Figure 2 – Simple PromQL query (from Digital Ocean)

Or you can use some PromQL methods and generate a graph representing the data you’re after.

Figure 3 – Graphing example (from Digital Ocean)

Of course, if you’re serious about graphing, it’s worth looking into a package such as Grafana. Grafana allows you to create dashboards of metrics, send alerts, and more.

Alerting

While graphs are pretty to look at, metrics can serve another, important, purpose. They can be used to send alerts. Prometheus includes a separate application, called AlertManager, that serves this purpose.
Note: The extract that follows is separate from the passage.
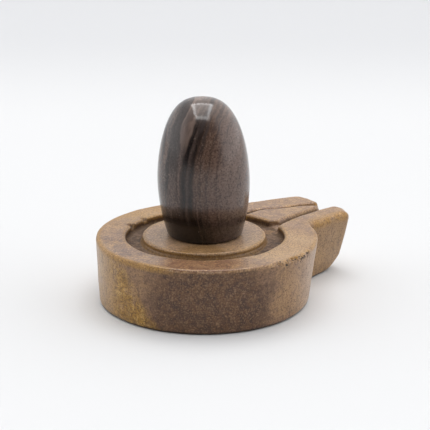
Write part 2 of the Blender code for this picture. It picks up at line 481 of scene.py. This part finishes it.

AlertManager receives notifications from Prometheus and handles all of the necessary logic to dedupe and deliver the alerts.

Alerts are created by writing alert rules. These rules are simply PromQL queries that fire when the query is true. That is, if you have a query that checks if the temperature on the cpu is over 80C then the query fires for each metric that meets that condition.

Alert rules can also include a time period over which a rule must evaluate to true. Expanding on our temperature example, exceeding 80C is ok if it’s a brief period of time. But if it lasts more than 5 minutes, send an alert. Alerts can be sent via email, slack, twitter, sms, and pretty much anything else you can write an interface for.

Figure 4 – Alerting rules (from Rancher)

Wrap Up

Monitoring is important. It helps identify when things have gone wrong and it can show when things are going right. Proper monitoring can be used across a variety of disciplines to squeeze everything you can out of the object being monitored.

Prometheus is a powerful open-source metrics package. It is highly scalable, robust, and extremely fast. A single modern server can be used to monitor a million metrics or more per second. Distributing Prometheus servers allows for many tens and even hundreds of millions of metrics to be monitored every second.

PromQL provides a robust querying language that can be used for graphing as well as alerting. The built-in graphing system is great for quick visualizations but longer term dashboarding should be handled in external applications such as Grafana.